## Description of the task
In the records that follow, the lines from the one containing "obj.parent = None" to the one containing "# Sizes, finish and studio", inclusive, are to be given again exactly.

———

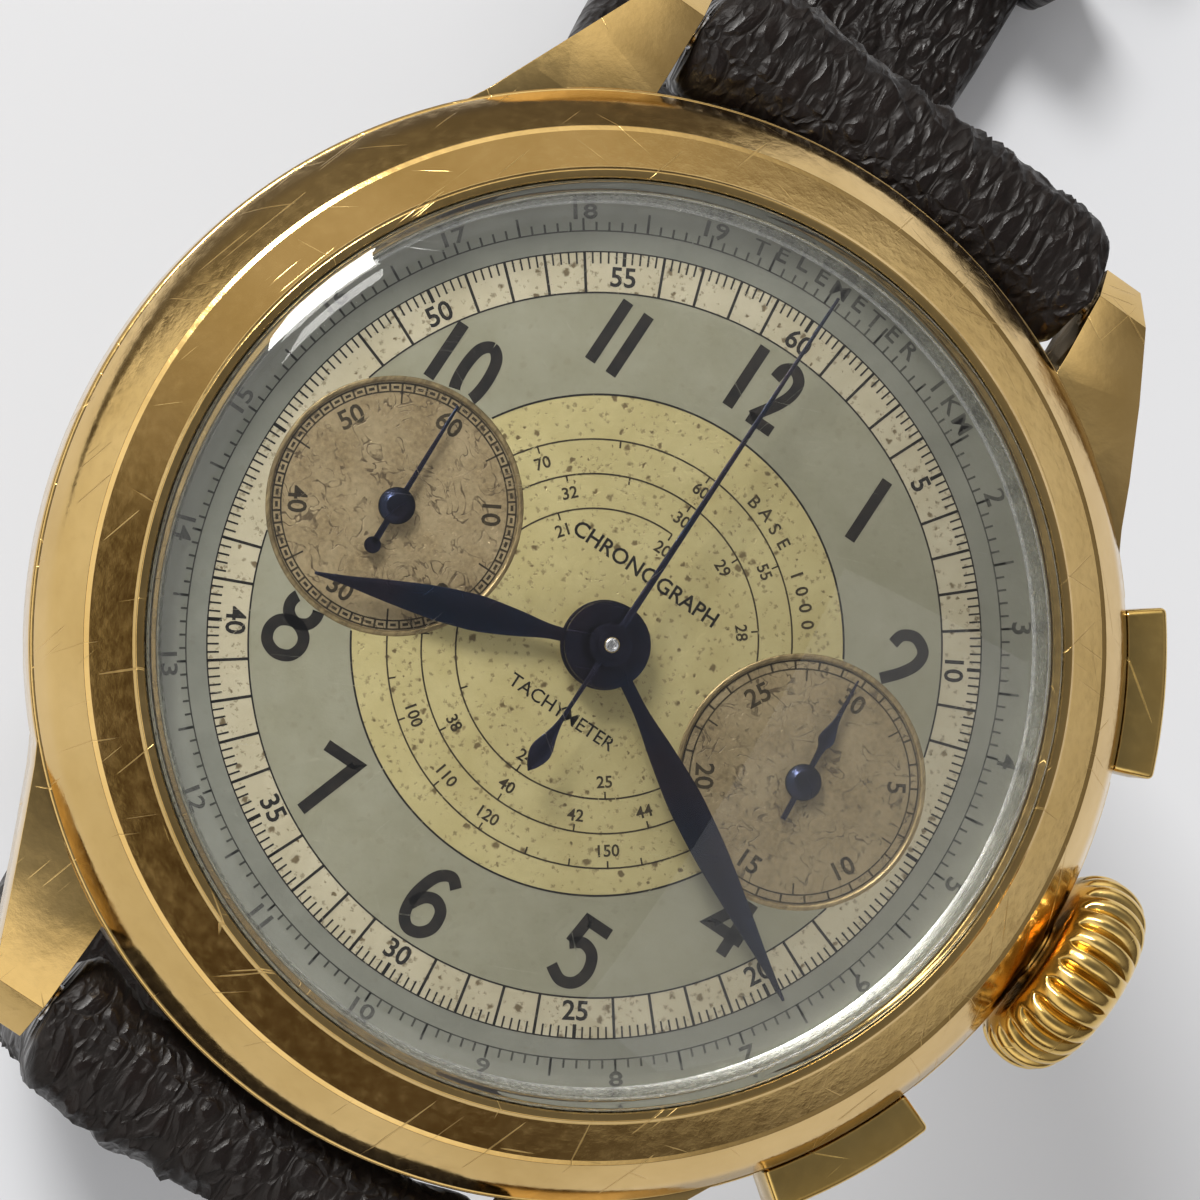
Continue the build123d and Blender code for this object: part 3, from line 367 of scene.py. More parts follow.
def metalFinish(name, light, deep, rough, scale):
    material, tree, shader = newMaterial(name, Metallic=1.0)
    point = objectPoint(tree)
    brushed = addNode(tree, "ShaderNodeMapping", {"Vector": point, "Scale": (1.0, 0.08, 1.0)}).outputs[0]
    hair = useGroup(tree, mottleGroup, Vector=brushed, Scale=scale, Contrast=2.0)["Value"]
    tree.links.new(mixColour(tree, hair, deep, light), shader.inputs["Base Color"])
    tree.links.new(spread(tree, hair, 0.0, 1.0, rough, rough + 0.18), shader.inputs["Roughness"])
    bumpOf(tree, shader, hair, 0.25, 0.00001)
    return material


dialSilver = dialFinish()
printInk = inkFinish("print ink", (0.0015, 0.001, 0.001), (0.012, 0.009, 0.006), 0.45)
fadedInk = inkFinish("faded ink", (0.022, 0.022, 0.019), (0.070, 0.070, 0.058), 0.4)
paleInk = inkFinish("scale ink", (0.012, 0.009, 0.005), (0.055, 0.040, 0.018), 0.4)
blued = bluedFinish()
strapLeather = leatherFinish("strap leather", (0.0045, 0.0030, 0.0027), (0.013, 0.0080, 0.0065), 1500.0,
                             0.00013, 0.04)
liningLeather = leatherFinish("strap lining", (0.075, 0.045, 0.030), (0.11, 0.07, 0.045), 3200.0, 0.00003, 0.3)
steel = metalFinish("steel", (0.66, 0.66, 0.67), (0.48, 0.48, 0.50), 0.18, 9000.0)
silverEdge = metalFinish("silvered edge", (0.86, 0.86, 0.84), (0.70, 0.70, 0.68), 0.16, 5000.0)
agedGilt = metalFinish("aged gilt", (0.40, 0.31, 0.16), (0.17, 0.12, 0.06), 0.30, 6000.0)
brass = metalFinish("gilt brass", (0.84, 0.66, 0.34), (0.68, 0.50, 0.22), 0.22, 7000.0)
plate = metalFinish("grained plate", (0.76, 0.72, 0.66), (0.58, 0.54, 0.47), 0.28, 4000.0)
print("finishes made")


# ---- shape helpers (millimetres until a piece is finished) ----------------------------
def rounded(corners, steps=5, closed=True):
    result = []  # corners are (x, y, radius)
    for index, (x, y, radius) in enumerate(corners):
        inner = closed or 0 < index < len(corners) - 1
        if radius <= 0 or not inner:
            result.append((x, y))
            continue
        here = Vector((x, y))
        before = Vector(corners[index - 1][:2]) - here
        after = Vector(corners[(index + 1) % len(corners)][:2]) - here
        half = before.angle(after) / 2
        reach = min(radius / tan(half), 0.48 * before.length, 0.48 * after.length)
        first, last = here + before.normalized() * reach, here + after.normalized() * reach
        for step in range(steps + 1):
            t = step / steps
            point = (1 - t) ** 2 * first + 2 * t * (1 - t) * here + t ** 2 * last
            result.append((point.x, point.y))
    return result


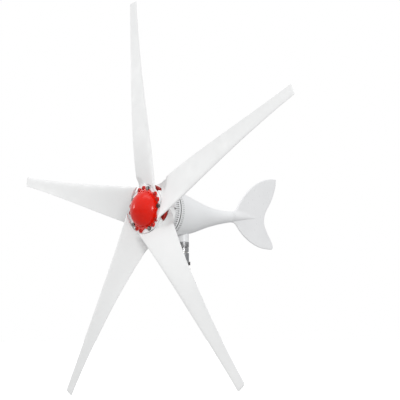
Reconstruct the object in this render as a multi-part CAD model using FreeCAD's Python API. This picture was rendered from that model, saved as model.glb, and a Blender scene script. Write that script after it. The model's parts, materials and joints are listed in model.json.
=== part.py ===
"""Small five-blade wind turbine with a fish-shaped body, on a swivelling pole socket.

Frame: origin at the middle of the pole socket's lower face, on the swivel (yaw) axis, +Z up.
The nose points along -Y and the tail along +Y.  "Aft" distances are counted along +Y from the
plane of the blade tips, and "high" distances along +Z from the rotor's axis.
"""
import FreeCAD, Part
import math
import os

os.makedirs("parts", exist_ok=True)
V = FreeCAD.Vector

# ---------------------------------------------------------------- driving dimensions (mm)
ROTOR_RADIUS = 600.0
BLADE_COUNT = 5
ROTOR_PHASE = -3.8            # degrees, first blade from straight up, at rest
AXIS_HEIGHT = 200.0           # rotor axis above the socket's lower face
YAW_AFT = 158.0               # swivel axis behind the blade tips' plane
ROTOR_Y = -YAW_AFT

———

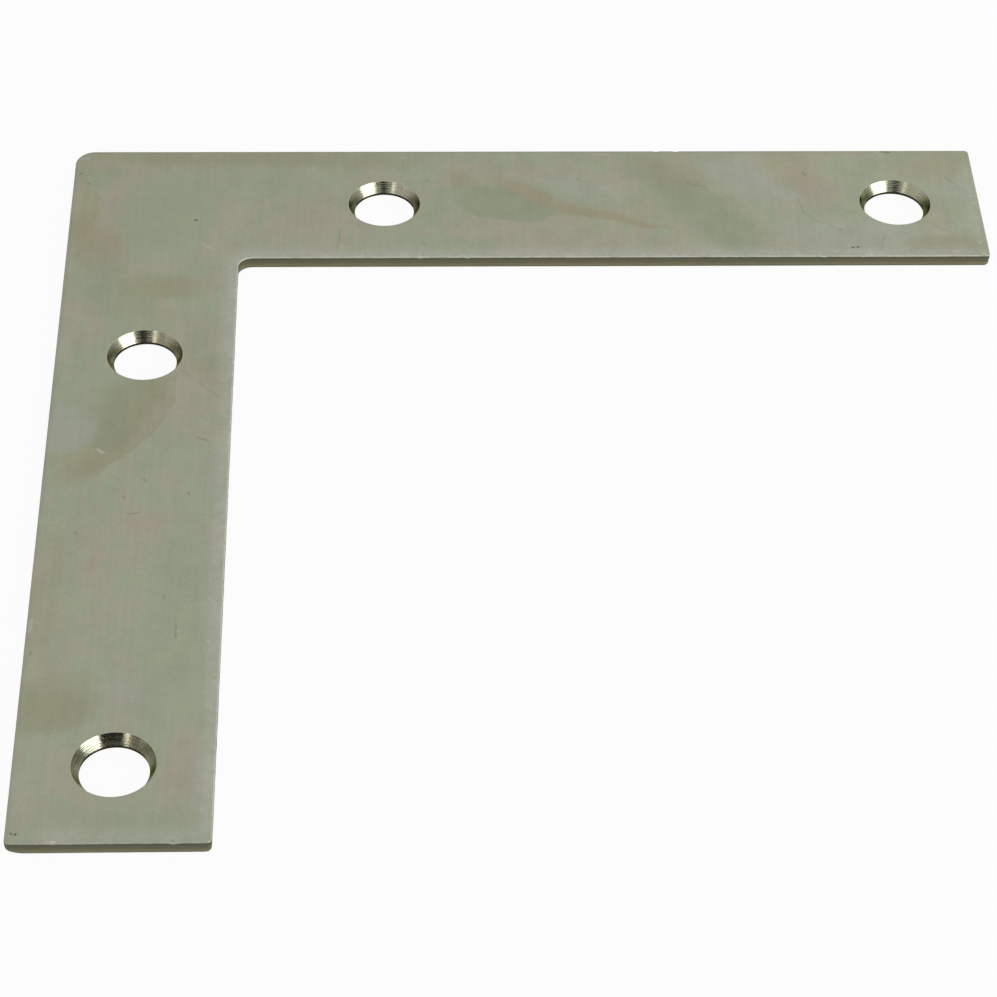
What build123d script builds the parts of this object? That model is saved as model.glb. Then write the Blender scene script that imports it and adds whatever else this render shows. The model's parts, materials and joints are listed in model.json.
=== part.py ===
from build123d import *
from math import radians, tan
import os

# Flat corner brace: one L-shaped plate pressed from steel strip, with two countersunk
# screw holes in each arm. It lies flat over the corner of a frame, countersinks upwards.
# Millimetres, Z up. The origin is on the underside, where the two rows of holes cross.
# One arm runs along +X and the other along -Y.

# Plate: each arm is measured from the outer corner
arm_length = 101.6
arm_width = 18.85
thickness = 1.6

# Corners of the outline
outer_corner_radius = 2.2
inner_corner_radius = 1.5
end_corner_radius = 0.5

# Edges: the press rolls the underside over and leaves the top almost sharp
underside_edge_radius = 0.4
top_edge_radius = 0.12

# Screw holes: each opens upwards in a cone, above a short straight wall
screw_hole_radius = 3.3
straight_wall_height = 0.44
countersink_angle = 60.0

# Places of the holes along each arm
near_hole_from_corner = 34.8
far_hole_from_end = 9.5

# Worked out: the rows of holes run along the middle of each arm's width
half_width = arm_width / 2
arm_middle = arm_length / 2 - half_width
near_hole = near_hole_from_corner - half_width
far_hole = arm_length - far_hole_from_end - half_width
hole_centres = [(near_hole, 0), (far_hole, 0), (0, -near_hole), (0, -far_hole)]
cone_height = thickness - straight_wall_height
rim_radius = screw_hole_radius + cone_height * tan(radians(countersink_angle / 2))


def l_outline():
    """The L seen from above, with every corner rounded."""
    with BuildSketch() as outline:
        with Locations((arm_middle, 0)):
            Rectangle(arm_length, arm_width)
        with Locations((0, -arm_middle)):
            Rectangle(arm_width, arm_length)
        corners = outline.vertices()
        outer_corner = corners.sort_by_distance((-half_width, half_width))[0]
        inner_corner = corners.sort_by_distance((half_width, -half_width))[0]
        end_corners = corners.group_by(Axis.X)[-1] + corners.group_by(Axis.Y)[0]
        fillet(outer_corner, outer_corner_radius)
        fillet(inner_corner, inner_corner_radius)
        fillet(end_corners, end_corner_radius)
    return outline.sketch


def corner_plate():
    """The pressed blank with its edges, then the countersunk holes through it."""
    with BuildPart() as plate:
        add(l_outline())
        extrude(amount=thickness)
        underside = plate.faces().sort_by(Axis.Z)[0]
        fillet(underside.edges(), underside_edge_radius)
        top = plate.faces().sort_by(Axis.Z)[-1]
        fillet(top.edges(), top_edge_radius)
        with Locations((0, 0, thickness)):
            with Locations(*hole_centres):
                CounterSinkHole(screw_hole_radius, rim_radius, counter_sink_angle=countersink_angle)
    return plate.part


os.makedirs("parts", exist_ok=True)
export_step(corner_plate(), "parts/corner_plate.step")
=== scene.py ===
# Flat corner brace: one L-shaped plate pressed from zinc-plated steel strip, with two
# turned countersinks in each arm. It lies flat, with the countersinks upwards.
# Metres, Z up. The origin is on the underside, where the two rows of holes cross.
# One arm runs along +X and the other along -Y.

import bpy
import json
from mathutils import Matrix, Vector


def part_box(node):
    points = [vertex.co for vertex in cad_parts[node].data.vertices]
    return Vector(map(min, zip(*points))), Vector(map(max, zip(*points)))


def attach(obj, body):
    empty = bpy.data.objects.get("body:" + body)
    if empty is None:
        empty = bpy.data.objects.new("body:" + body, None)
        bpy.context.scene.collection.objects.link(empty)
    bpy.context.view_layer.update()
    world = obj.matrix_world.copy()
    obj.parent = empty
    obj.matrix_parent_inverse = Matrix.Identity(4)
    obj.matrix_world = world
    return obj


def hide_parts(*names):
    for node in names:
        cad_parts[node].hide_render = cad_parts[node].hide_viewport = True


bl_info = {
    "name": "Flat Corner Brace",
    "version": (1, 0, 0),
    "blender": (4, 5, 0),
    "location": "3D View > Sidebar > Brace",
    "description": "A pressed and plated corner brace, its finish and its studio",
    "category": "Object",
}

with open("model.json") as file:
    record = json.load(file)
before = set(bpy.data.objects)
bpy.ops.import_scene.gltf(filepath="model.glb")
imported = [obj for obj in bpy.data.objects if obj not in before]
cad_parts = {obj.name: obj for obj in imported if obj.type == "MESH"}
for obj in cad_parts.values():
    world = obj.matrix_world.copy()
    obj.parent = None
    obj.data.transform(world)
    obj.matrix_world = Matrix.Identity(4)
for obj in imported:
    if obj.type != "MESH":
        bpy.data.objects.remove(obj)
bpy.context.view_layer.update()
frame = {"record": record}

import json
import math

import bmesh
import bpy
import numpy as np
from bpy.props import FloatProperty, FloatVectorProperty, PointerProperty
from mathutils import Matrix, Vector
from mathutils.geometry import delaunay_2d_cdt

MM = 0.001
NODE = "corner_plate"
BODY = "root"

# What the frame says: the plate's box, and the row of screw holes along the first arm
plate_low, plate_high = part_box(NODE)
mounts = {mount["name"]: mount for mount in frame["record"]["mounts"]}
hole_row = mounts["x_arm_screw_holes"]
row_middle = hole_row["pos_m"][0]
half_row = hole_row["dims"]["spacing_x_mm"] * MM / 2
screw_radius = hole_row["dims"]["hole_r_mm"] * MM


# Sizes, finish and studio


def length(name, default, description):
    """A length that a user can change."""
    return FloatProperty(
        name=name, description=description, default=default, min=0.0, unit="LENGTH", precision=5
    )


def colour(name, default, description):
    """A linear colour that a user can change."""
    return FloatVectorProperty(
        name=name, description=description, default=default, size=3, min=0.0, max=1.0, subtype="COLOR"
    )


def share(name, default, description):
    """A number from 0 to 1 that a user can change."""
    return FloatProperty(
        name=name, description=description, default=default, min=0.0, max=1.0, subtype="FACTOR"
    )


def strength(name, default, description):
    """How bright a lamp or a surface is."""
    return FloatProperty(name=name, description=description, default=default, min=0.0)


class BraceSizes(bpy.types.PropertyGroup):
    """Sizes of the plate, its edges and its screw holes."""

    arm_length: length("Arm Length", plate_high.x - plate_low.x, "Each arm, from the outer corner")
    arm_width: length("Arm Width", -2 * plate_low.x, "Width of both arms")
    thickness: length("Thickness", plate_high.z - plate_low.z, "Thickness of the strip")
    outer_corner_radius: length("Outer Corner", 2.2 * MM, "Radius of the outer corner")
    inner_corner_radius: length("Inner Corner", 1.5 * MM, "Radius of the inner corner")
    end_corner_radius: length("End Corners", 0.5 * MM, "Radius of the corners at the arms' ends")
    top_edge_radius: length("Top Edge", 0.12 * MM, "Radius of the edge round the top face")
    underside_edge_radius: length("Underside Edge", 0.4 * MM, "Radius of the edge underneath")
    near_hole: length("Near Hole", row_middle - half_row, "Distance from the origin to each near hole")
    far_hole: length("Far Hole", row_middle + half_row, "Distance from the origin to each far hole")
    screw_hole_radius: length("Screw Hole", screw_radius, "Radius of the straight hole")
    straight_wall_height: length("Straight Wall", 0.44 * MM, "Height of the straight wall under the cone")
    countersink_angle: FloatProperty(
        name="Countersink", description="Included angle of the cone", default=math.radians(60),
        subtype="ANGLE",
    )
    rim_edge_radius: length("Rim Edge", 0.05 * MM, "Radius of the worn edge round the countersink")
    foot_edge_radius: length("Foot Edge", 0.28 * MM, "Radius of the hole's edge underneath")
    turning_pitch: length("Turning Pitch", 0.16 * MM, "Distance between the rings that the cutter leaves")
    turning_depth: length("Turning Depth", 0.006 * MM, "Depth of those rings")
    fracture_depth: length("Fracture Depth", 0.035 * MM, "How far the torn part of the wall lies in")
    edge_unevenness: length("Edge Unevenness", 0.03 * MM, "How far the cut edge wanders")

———

## Finished task
    obj.parent = None
    obj.data.transform(world)
    obj.matrix_world = Matrix.Identity(4)
for obj in imported:
    if obj.type != "MESH":
        bpy.data.objects.remove(obj)
bpy.context.view_layer.update()
frame = {"record": record}

import json
import math

import bmesh
import bpy
import numpy as np
from bpy.props import FloatProperty, FloatVectorProperty, PointerProperty
from mathutils import Matrix, Vector
from mathutils.geometry import delaunay_2d_cdt

MM = 0.001
NODE = "corner_plate"
BODY = "root"

# What the frame says: the plate's box, and the row of screw holes along the first arm
plate_low, plate_high = part_box(NODE)
mounts = {mount["name"]: mount for mount in frame["record"]["mounts"]}
hole_row = mounts["x_arm_screw_holes"]
row_middle = hole_row["pos_m"][0]
half_row = hole_row["dims"]["spacing_x_mm"] * MM / 2
screw_radius = hole_row["dims"]["hole_r_mm"] * MM


# Sizes, finish and studio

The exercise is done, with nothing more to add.